On March 29, tensions between the locals and Goro-Nickel erupted again with a blockade established at the site that forced mining operations to stop. The blockade was a response to the company's plans to construct a pipeline that would release mine waste water into the sea and to use nearby Lake Yate as a source of water for mining operations.
Opponents of the plans argue that the marine environment will be degraded and the local community's access to clean, fresh water from Lake Yate will be affected.
The provincial government responded by deploying riot police and troops to remove the blockade, at times using tear gas and live ammunition to disperse protesters, and invoking "anti-terrorist" measures against one Kanak leader.
Goro Nickel says the overall cost of the blockade and the damage caused to heavy machinery by protesters amounts to US$10 million - although no evidence has been made public backing this assertion. Eight protesters were arrested and many other activists have been in hiding.
Jacques Boengkih, spokesperson for the Agency for Kanak Development, says the ensuing police search for these activists has been brutal. "This morning they sent some police to search the house of Raphael Mapou, who has been hiding for the last month, and in that house only the mother and some minor kids are living there and so it was once again a brutal police search of the house", he said.
Mapou is former president of the Rheebu Nuu committee, a Kanak organisation established as a local monitoring body over the Goro Nickel project to protect indigenous rights. The committee was responsible for organising the March blockade.
The Rheebu Nuu committee has been accused by New Caledonia's Southern Province President Philippe Gomes of misleading the public. In a comment made to a New Caledonian television broadcaster, Gomes said he believes the reasons behind the Rheebu Nuu committee's actions were not environmental, and that their real motive is mining royalties.
But according to Boengkih, "Environmental issues have been always first on the list of claims from the chiefs from the south. They have been always saying that the company should be careful because some areas are sacred sites and in the sea are fishing grounds and they have always been calling for tough measures to protect the environment."
Boengkih also alleged that the provincial government has misrepresented the Kanak claim for royalties. The Rheebu Nuu committee has stated that royalties should be paid to the government, and not to the individual indigenous groups concerned.
Furthermore, Boengkih said that New Caledonia is way out of step with other countries on the issue of mining royalties. "Everywhere else, in Australia or Canada, people have experienced access to benefit sharing from the exploitation of their resources and this is no more than what people are asking for and they are asking for that being paid to the government and not to themselves."
Inco has repeatedly declined negotiations with Rheebu Nuu on the basis that French law does not recognise Indigenous rights. However, the preamble to the Les Accords De Noumea, signed in 1998, recognised the Kanak peoples as distinct from other citizens of the French republic.

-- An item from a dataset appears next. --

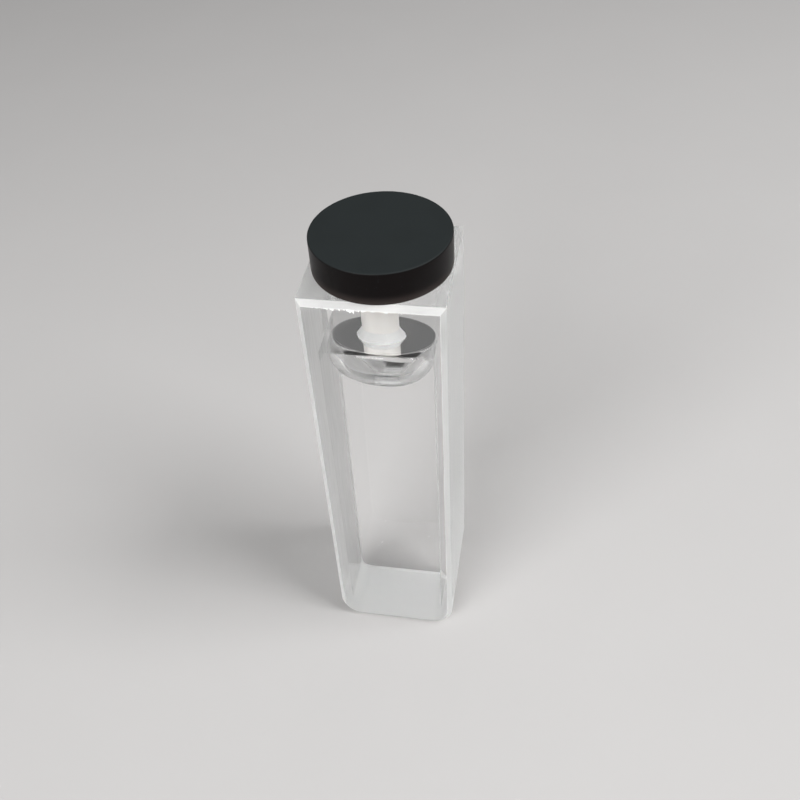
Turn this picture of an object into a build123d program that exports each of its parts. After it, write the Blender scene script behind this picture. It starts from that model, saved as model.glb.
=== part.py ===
"""A sealed square cuvette: a fused quartz cell, 10 mm light path, closed for good.

Two polished windows close the front and the back of a U-shaped side frame. A quartz block closes
the top. A white stem fills the bore of the block, and a black cap sits on the stem and the rim.
The cell is full of clear liquid, apart from one air bubble under the block.

Axes: X across the windows, Y from the front window to the rear one, +Z up.
Origin: the middle of the base, on the surface that the cell stands on. Millimetres.
"""

import os

from build123d import *

# The cell
outer_width = 12.5  # X
outer_depth = 12.5  # Y, over both windows
cell_height = 45.0
window_thickness = 1.25
side_wall = 1.25
floor_thickness = 1.25
heel_radius = 2.3  # lower outer corners, seen from the front
edge_bevel = 0.45  # ground bevel round each window's outer face

# The block that closes the top, and its bore
block_height = 6.0
bore_diameter = 3.3
flare_diameter = 4.4  # ground flare where the bore leaves the underside of the block
flare_height = 0.9

# The stem and the cap
stem_clearance = 0.02  # each side, in the bore and in the cap
cap_diameter = 12.2
cap_thickness = 3.1
cap_socket_depth = 1.9
cap_edge_break = 0.15

# The bubble under the block
film_thickness = 0.1  # liquid left between the bubble and the nearest wall
bubble_offset = 0.05  # towards +X
bubble_contact_inset = 0.35  # how much narrower it is where it meets the block
bubble_shoulder = 2.2  # from the block down to its widest level
bubble_belly = 3.1  # from there down to its lowest point

# Worked out from the sizes above
cavity_width = outer_width - 2 * side_wall
cavity_depth = outer_depth - 2 * window_thickness
block_bottom = cell_height - block_height
inner_heel_radius = heel_radius - min(side_wall, floor_thickness)
stem_radius = bore_diameter / 2 - stem_clearance
socket_top = cell_height + cap_socket_depth
bubble_radius = min(cavity_width, cavity_depth) / 2 - bubble_offset - film_thickness
bubble_contact_radius = bubble_radius - bubble_contact_inset
bubble_widest = block_bottom - bubble_shoulder

front_joint = Plane.XZ.offset(cavity_depth / 2)
rear_joint = Plane.XZ.offset(-cavity_depth / 2)
bubble_plane = Plane(origin=(bubble_offset, 0, 0), x_dir=(1, 0, 0), z_dir=(0, -1, 0))


def cell_outline():
    """The front outline of the cell, with its two lower corners rounded, standing on the base."""
    with BuildSketch() as outline:
        Rectangle(outer_width, cell_height, align=(Align.CENTER, Align.MIN))
        fillet(outline.vertices().group_by(Axis.Y)[0], heel_radius)
    return outline.sketch


def cavity_outline():
    """The front outline of the space inside the side frame, up to the top of the cell."""
    with BuildSketch() as outline:
        with Locations((0, floor_thickness)):
            Rectangle(
                cavity_width, cell_height - floor_thickness, align=(Align.CENTER, Align.MIN)
            )
        fillet(outline.vertices().group_by(Axis.Y)[0], inner_heel_radius)
    return outline.sketch


# Side frame: both side walls and the floor, one piece
with BuildPart() as side_frame:
    with BuildSketch(front_joint):
        add(cell_outline())
        add(cavity_outline(), mode=Mode.SUBTRACT)
    extrude(amount=-cavity_depth)
side_frame.part.label = "side_frame"

# Windows: the same outline as the cell, with a bevel round the outer face
with BuildPart() as front_window:
    with BuildSketch(front_joint):
        add(cell_outline())
    extrude(amount=window_thickness)
    chamfer(front_window.faces().sort_by(Axis.Y)[0].edges(), edge_bevel)
front_window.part.label = "front_window"

with BuildPart() as rear_window:
    with BuildSketch(rear_joint):
        add(cell_outline())
    extrude(amount=-window_thickness)
    chamfer(rear_window.faces().sort_by(Axis.Y)[-1].edges(), edge_bevel)
rear_window.part.label = "rear_window"

# Top block: fills the frame from wall to wall, bored through for the stem
with BuildPart() as top_block:
    with BuildSketch(Plane.XY.offset(block_bottom)):
        Rectangle(cavity_width, cavity_depth)
        Circle(bore_diameter / 2, mode=Mode.SUBTRACT)
    extrude(amount=block_height)
    with BuildSketch(Plane.XZ):
        with BuildLine():
            Polyline(
                (0, block_bottom),
                (flare_diameter / 2, block_bottom),
                (bore_diameter / 2, block_bottom + flare_height),
                (0, block_bottom + flare_height),
                close=True,
            )
        make_face()
    revolve(axis=Axis.Z, mode=Mode.SUBTRACT)
top_block.part.label = "top_block"

# Stem: a white rod, flush with the underside of the block, glued into the cap
with BuildPart() as stem:
    with BuildSketch(Plane.XY.offset(block_bottom)):
        Circle(stem_radius)
    extrude(amount=socket_top - block_bottom)
stem.part.label = "stem"

# Cap: a black disc with a blind socket for the stem
with BuildPart() as cap:
    with BuildSketch(Plane.XY.offset(cell_height)):
        Circle(cap_diameter / 2)
    extrude(amount=cap_thickness)
    chamfer(cap.faces().sort_by(Axis.Z)[-1].edges(), cap_edge_break)
    with BuildSketch(Plane.XY.offset(cell_height)):
        Circle(stem_radius + stem_clearance)
    extrude(amount=cap_socket_depth, mode=Mode.SUBTRACT)
cap.part.label = "cap"

# Liquid: the whole cavity under the block, apart from the bubble
with BuildPart() as liquid:
    with BuildSketch(front_joint):
        add(cavity_outline())
        with Locations((0, block_bottom)):
            Rectangle(
                cavity_width,
                block_height,
                align=(Align.CENTER, Align.MIN),
                mode=Mode.SUBTRACT,
            )
    extrude(amount=-cavity_depth)
    with BuildSketch(bubble_plane):
        with BuildLine():
            belly = EllipticalCenterArc(
                (0, bubble_widest),
                bubble_radius,
                bubble_belly,
                start_angle=-90,
                arc_size=90,
            )
            shoulder = TangentArc(
                (bubble_radius, bubble_widest),
                (bubble_contact_radius, block_bottom),
                tangent=(0, 1),
            )
            Polyline(shoulder @ 1, (0, block_bottom), belly @ 0)
        make_face()
    revolve(axis=Axis((bubble_offset, 0, 0), (0, 0, 1)), mode=Mode.SUBTRACT)
liquid.part.label = "liquid"

pieces = (side_frame, front_window, rear_window, top_block, stem, cap, liquid)

if __name__ == "__main__":
    os.makedirs("parts", exist_ok=True)
    for piece in pieces:
        export_step(piece.part, f"parts/{piece.part.label}.step")
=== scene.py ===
"""A sealed quartz cuvette with a white stem and a black cap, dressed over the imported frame.

The four quartz pieces are fused on the real cell, so one closed mesh stands for them and light
bends only where quartz meets air or liquid. The liquid is a closed mesh of its own, with the
bubble as a dent in its top. Lengths are in millimetres and become metres in the mesh, except the
studio's places and distances, which are in metres. The pieces' places come from the frame's boxes.
"""

import logging
import math
from dataclasses import dataclass, field
from enum import Enum
from typing import Callable, Sequence

import bmesh
import bpy
from mathutils import Matrix, Vector, noise


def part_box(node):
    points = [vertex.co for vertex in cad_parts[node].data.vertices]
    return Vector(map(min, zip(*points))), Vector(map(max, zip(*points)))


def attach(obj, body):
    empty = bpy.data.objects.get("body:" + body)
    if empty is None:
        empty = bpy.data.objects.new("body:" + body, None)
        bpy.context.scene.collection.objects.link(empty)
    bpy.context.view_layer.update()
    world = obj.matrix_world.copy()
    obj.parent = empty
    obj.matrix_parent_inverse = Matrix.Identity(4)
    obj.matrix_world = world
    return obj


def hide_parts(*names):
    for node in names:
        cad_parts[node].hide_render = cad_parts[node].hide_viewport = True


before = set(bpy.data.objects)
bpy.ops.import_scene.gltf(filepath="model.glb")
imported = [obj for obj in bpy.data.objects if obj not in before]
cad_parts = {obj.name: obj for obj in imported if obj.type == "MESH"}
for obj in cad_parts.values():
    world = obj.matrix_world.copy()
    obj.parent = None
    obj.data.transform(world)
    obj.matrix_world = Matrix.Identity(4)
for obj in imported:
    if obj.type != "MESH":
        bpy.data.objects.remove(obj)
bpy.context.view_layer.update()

LOG = logging.getLogger("cuvette")
MM = 0.001
QUARTZ_IOR = 1.458
LIQUID_IOR = 1.345
OUTER_HEEL = 2.3
INNER_HEEL = 1.05
STEM_GAP = 0.02

Point = tuple[float, float]
Stretch = tuple[float, float, float]
Tone = tuple[float, float, float]
Colour = Tone | bpy.types.NodeSocket
Place = tuple[float, float, float]


# ---------------------------------------------------------------------------------------------
# Shader building
# ---------------------------------------------------------------------------------------------


class Field:
    """A value socket in a node tree. Python's operators on it add the Math nodes."""

    def __init__(self, sheet: "NodeSheet", socket: bpy.types.NodeSocket) -> None:
        """Wraps one output socket of a sheet's tree."""
        self.sheet = sheet
        self.socket = socket

    def _math(self, operation: str, *terms: "Field | float", clamp: bool = False) -> "Field":
        """Adds one Math node.

        Args:
            operation: The Math node's operation.
            terms: Its inputs in order.
            clamp: True to hold the result between 0 and 1.

        Returns:
            The node's result.
        """
        settings = {"operation": operation, "use_clamp": clamp}
        node = self.sheet.add("ShaderNodeMath", settings, dict(enumerate(terms)))
        return Field(self.sheet, node.outputs[0])

    def __add__(self, other: "Field | float") -> "Field":
        """self + other."""
        return self._math("ADD", self, other)

    __radd__ = __add__

    def __sub__(self, other: "Field | float") -> "Field":
        """self - other."""
        return self._math("SUBTRACT", self, other)

    def __rsub__(self, other: float) -> "Field":
        """other - self."""
        return self._math("SUBTRACT", other, self)

    def __mul__(self, other: "Field | float") -> "Field":
        """self * other."""
        return self._math("MULTIPLY", self, other)

    __rmul__ = __mul__

    def sine(self) -> "Field":
        """The sine of an angle in radians."""
        return self._math("SINE", self)

    def cosine(self) -> "Field":
        """The cosine of an angle in radians."""
        return self._math("COSINE", self)

    def rounded(self) -> "Field":
        """The nearest whole number."""
        return self._math("ROUND", self)

    def clipped(self) -> "Field":
        """The value held between 0 and 1."""
        return self._math("ADD", self, 0.0, clamp=True)

    def ramp(self, low: float, high: float) -> "Field":
        """A smooth step from 0 to 1.

        Args:
            low: The value where the step starts.
            high: The value where it ends.

        Returns:
            The step.
        """
        settings = {"interpolation_type": "SMOOTHSTEP"}
        inputs = {"Value": self, "From Min": low, "From Max": high}
        node = self.sheet.add("ShaderNodeMapRange", settings, inputs)
        return Field(self.sheet, node.outputs["Result"])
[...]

On November 8, 2004, the French Tribunal in Noumea found that the political and cultural rights of the indigenous people of New Caledonia exist and are protected by law.
Goro Nickel has not obtained the free, prior and informed consent of the Kanak people for its plans to further develop the mining project. The Senat Coutumier (Kanak Customary Senate) specifically withheld consent in 2002.
The Committee on the Elimination of Racial Discrimination and the UN Committee on Economic, Social and Cultural Rights have both called on governments to ensure the participation of indigenous people in decisions affecting their lives and their natural resources. It is on this basis that the Kanaks seek a negotiated and legally binding settlement regarding royalties and the social and environmental impacts of the Inco Goro-Nickel mining project.
Despite much opposition, Boengkih says the Kanaks will continue to push for roundtable negotiations with Goro Nickel, the French government, the New Caledonian government, the Senat Coutumier and the Rheebu Nuu committee.
A series of peaceful demonstrations took place on May Day in Kanak communities up and down the east and west coasts of Grande Terre. They aimed to show Inco Goro Nickel and the French and New Caledonian governments that the Kanak communities directly affected by the Goro Nickel mine are not alone in their opposition to the proposed development of the site.
And their message is clear: the French and New Caledonian governments and the mining industry must recognise and respect their rights as indigenous people.
From Green Left Weekly, May 24, 2006.